INQUIETAÇÕES OU INGERÊNCIAS?
Nesta última semana, afora a decisão sobre a primeira fase da futura união bancária europeia, o tema que mais espaço mereceu nos meios de informação – e não somente italianos – foi o apoio incondicionado de toda a Europa a Mário Monti e o convite explícito a que se candidate a primeiro-ministro nas próximas eleições italianas. O “Partido Popular Europeu”, pública e oficialmente, consagrou-o líder político dos moderados e não poupou exortações nesse sentido; obviamente, com o agrado e beneplácito da Sra. Merkel.
Não esqueçamos que PPE é o partido da maioria da actual classe dirigente dos Estados-membros.
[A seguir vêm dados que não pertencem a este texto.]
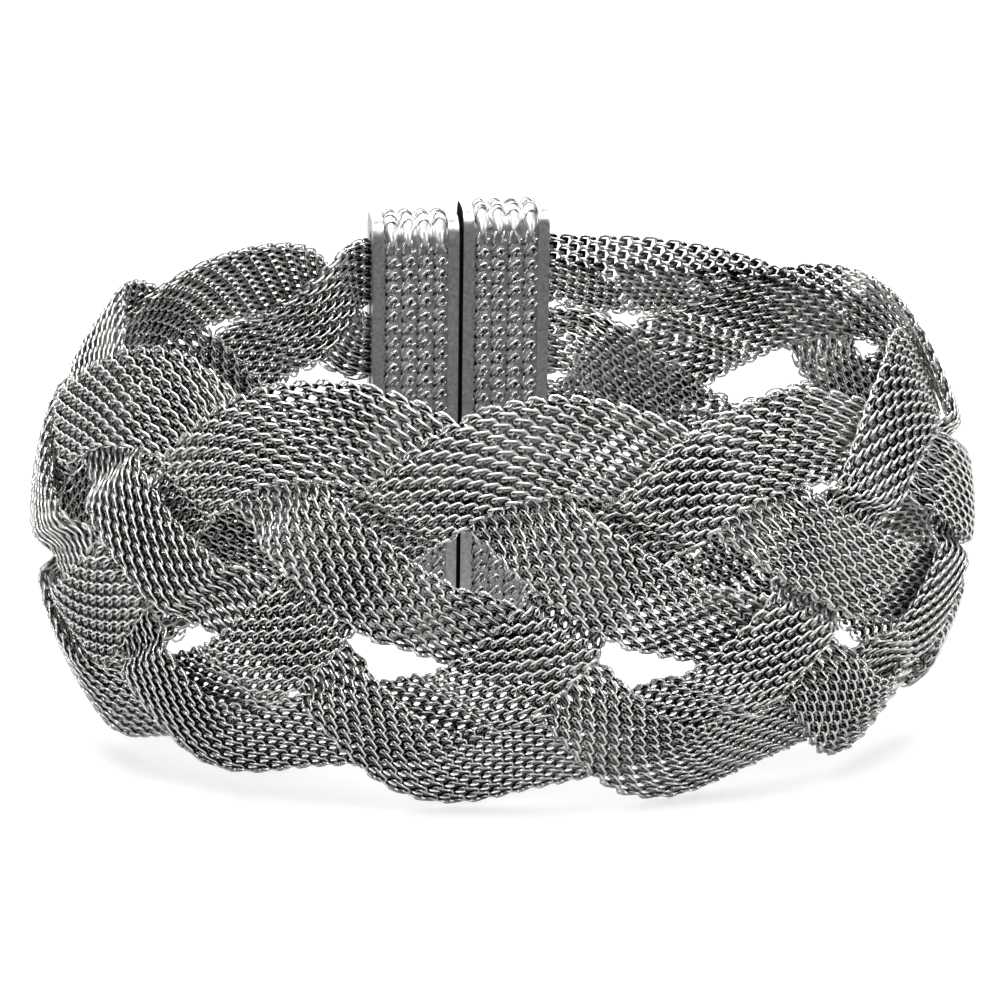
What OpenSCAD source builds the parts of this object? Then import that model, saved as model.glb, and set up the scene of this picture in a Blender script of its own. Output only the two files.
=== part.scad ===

Compreendo a inquietação sobre a última investida de Berlusconi e o temor que, novamente, consiga obter votos que provoquem instabilidade na política italiana e, por consequência, na UE.
Compreendo, mas não me agrada a insistência nesta quase imposição de um candidato pré-estabelecido à frente de um próximo governo. Isto é uma clara ingerência nas eleições italianas, embora subjacente ao reconhecimento indiscutível da idoneidade e seriedade de Mário Monti.
Compreendo, mas tudo me parece uma grande falta de elegância no respeito que se deve à dignidade e soberania de todos e de qualquer país.
Penso que a Itália ainda é capaz de efectuar eleições decentes e com pessoas decentes.
Nunca vi a Europa, todavia, muito incomodada durante o reinado histriónico e demagógico do palhaço Berlusconi. Presentemente, para que lado olham as instituições europeias, quando ignoram o regime declaradamente fascista que impera na Hungria?
Mas analistas competentes, com quem não é difícil estar de acordo, já bem salientaram que a Europa apenas vibra com as questões económicas e financeiras; tudo o mais são bagatelas.
Em Roma, movimentos cívicos moderados, embora em coalizão com partidos do centro e talvez com trânsfugas do partido de Berlusconi, deram avio à preparação da “lista Monti”, esperando que este dê o seu aval.
Sinceramente, espero que Monti se mantenha fora de todas estas iniciativas e não se misture com grupos de qualquer tendência política. A Itália necessita desta figura honesta, prestigiada internacionalmente e, internamente, respeitada por todos os partidos e pessoas sérias.
O mandato do Presidente da República caducará em Maio próximo. É neste cargo que eu espero ver eleito Mário Monti, pois será um digníssimo sucessor de Giorgio Napolitano.
Mas não é somente esta razão que me faz ver com desagrado Mário Monti a bater-se para ser eleito primeiro-ministro. Sempre o vi super partes; continue nesse papel.
O “Povo da Liberdade” (PDL), partido berlusconiano, anda à deriva e o que se observa é uma espécie de debandada à procura do que mais convém. Os ratos tentam abandonar o navio. Alguns elementos deste “povo” já se preparam a entrar na tal “lista Monti”.
Sempre aceitei que, dentro do PDL, militem pessoas de bem e respeitáveis. No entanto, o que sempre me perguntava e nunca me cansarei de o manifestar, era a razão por que estas figuras políticas continuavam dentro do um partido onde as favoritas de Berlusconi eram elevadas a cargos políticos e onde prosperavam personalidades moralmente muito, mas muito discutíveis.
Pior ainda, todavia, no Parlamento nunca hesitaram em votar compactamente as tais leis ad personam, leis arquitectadas com a única finalidade de libertar Berlusconi de prestar contas à Justiça nos vários processos em que se via envolvido; libertá-lo ou subtraí-lo, sobretudo mercê de uma dessas leis que diminuía os prazos de prescrição: os seus advogados, entretanto, encarregar-se-iam dos entraves legais necessários até que chegasse a hora da prescrição libertadora.
Sensibilidades que se embotaram, perante a arremetida de tantas anomalias num Estado de direito?
Para finalizar, quero transcrever o que Bruno Tinti, magistrado e escritor, num artigo de 14/12/2012, escreveu sobre Berlusconi: “é um delinquente, pois foi prescrito sete vezes (culpado, mas prescrição do crime)”.
Acrescento a recente condenação a 4 anos de prisão, em primeira instância, por fraude fiscal… e o que adiante se verá. Há outro processo em curso.
Esperemos que, desta vez, a potência dos seus milhões, canais televisivos e jornais de sua propriedade sirvam para provocar um efeito totalmente oposto ao que tentarão obter: saturação, irritação, repúdio. Sobretudo, repúdio absoluto.